Repeat every entry in the listing below, exactly.

Records that describe objects:
• • •

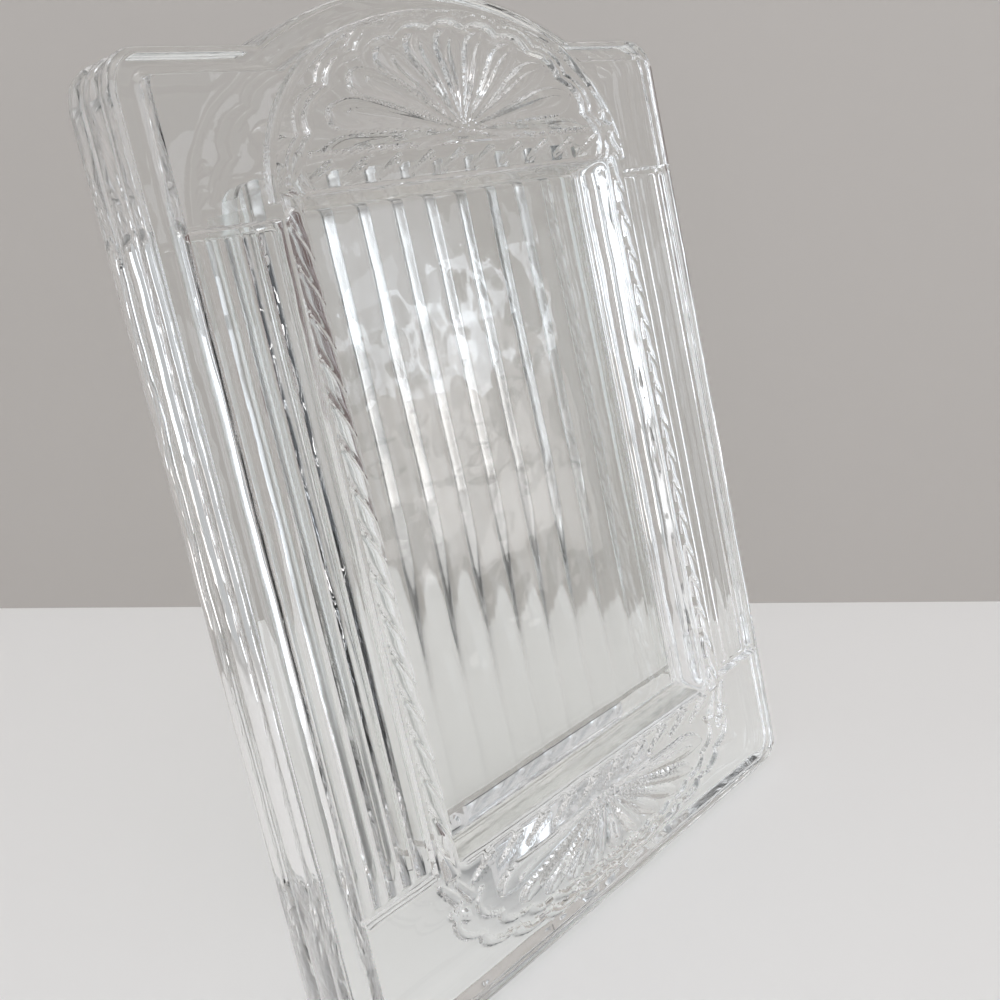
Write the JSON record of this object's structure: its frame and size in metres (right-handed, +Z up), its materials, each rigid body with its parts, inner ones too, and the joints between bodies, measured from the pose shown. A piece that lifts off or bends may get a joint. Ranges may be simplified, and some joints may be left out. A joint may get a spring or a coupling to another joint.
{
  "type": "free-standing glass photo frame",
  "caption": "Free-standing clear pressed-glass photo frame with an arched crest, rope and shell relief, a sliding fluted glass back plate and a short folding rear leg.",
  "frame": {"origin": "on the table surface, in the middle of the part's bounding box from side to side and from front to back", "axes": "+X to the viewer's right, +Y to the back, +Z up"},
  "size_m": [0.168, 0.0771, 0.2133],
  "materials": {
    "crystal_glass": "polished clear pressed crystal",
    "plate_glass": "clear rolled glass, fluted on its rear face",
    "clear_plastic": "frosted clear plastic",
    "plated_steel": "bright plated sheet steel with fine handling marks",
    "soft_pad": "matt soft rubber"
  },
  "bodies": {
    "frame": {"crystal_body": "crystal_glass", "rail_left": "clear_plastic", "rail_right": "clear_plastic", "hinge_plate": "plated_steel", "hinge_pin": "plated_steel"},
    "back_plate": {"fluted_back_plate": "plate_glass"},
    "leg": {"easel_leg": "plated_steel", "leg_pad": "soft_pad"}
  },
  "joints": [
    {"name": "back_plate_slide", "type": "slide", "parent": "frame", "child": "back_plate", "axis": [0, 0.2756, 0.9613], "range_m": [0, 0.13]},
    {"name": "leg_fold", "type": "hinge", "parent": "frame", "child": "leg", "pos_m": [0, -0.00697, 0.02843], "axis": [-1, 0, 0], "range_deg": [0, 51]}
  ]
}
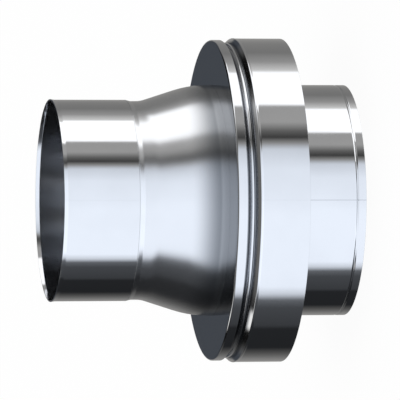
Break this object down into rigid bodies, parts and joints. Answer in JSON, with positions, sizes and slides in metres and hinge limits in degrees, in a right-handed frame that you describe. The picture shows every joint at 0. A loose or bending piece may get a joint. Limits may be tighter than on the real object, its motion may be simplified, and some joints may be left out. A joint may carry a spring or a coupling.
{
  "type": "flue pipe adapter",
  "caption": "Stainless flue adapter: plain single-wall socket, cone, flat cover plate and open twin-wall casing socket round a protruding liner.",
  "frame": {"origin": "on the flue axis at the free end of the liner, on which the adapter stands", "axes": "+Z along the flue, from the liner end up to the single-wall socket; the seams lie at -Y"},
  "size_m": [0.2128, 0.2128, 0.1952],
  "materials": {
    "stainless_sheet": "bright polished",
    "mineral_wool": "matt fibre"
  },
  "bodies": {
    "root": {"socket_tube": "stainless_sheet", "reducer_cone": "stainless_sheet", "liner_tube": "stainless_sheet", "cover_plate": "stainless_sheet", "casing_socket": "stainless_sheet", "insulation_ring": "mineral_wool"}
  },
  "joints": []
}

• • •

Solution to this problem
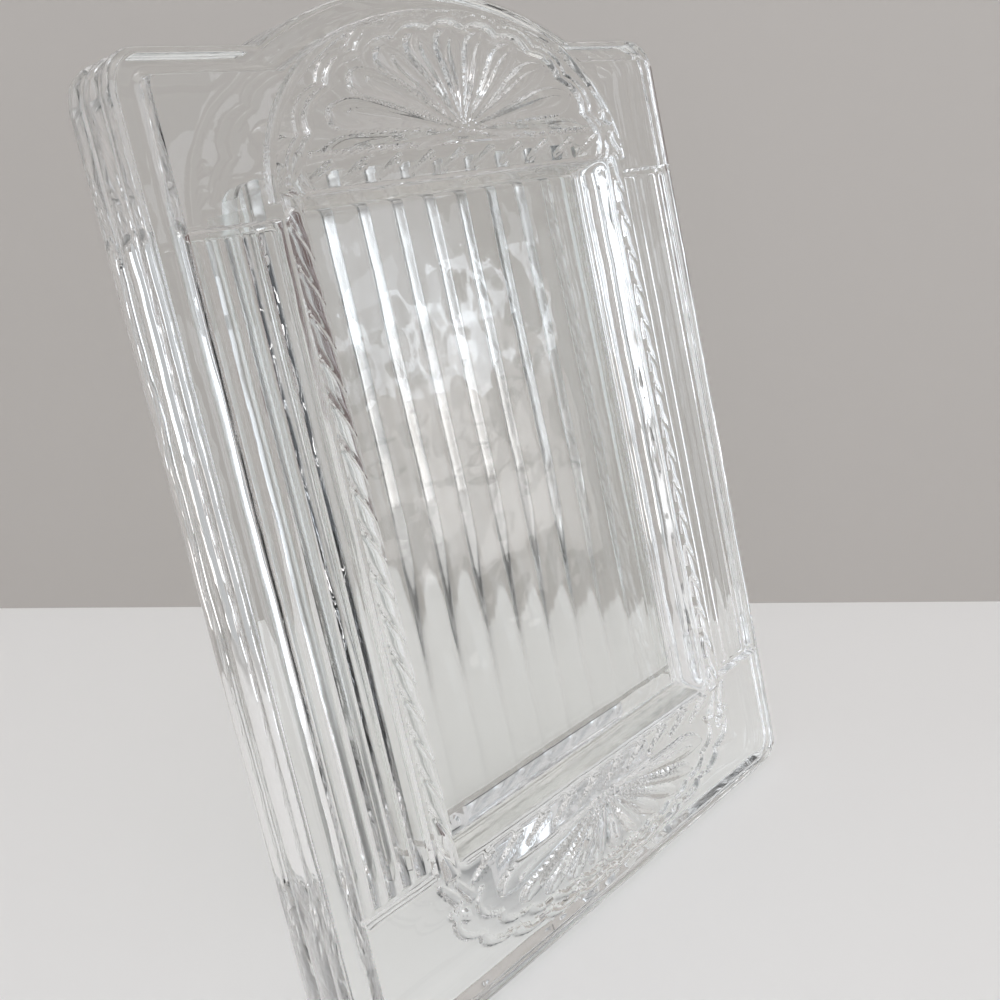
Write the JSON record of this object's structure: its frame and size in metres (right-handed, +Z up), its materials, each rigid body with its parts, inner ones too, and the joints between bodies, measured from the pose shown. A piece that lifts off or bends may get a joint. Ranges may be simplified, and some joints may be left out. A joint may get a spring or a coupling to another joint.
{
  "type": "free-standing glass photo frame",
  "caption": "Free-standing clear pressed-glass photo frame with an arched crest, rope and shell relief, a sliding fluted glass back plate and a short folding rear leg.",
  "frame": {"origin": "on the table surface, in the middle of the part's bounding box from side to side and from front to back", "axes": "+X to the viewer's right, +Y to the back, +Z up"},
  "size_m": [0.168, 0.0771, 0.2133],
  "materials": {
    "crystal_glass": "polished clear pressed crystal",
    "plate_glass": "clear rolled glass, fluted on its rear face",
    "clear_plastic": "frosted clear plastic",
    "plated_steel": "bright plated sheet steel with fine handling marks",
    "soft_pad": "matt soft rubber"
  },
  "bodies": {
    "frame": {"crystal_body": "crystal_glass", "rail_left": "clear_plastic", "rail_right": "clear_plastic", "hinge_plate": "plated_steel", "hinge_pin": "plated_steel"},
    "back_plate": {"fluted_back_plate": "plate_glass"},
    "leg": {"easel_leg": "plated_steel", "leg_pad": "soft_pad"}
  },
  "joints": [
    {"name": "back_plate_slide", "type": "slide", "parent": "frame", "child": "back_plate", "axis": [0, 0.2756, 0.9613], "range_m": [0, 0.13]},
    {"name": "leg_fold", "type": "hinge", "parent": "frame", "child": "leg", "pos_m": [0, -0.00697, 0.02843], "axis": [-1, 0, 0], "range_deg": [0, 51]}
  ]
}
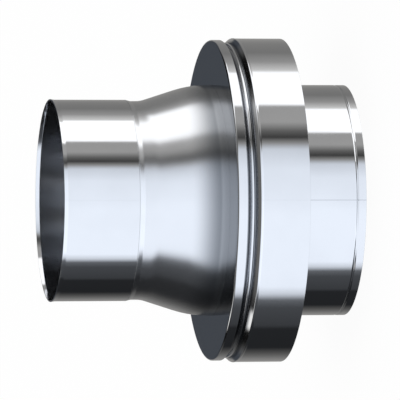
Break this object down into rigid bodies, parts and joints. Answer in JSON, with positions, sizes and slides in metres and hinge limits in degrees, in a right-handed frame that you describe. The picture shows every joint at 0. A loose or bending piece may get a joint. Limits may be tighter than on the real object, its motion may be simplified, and some joints may be left out. A joint may carry a spring or a coupling.
{
  "type": "flue pipe adapter",
  "caption": "Stainless flue adapter: plain single-wall socket, cone, flat cover plate and open twin-wall casing socket round a protruding liner.",
  "frame": {"origin": "on the flue axis at the free end of the liner, on which the adapter stands", "axes": "+Z along the flue, from the liner end up to the single-wall socket; the seams lie at -Y"},
  "size_m": [0.2128, 0.2128, 0.1952],
  "materials": {
    "stainless_sheet": "bright polished",
    "mineral_wool": "matt fibre"
  },
  "bodies": {
    "root": {"socket_tube": "stainless_sheet", "reducer_cone": "stainless_sheet", "liner_tube": "stainless_sheet", "cover_plate": "stainless_sheet", "casing_socket": "stainless_sheet", "insulation_ring": "mineral_wool"}
  },
  "joints": []
}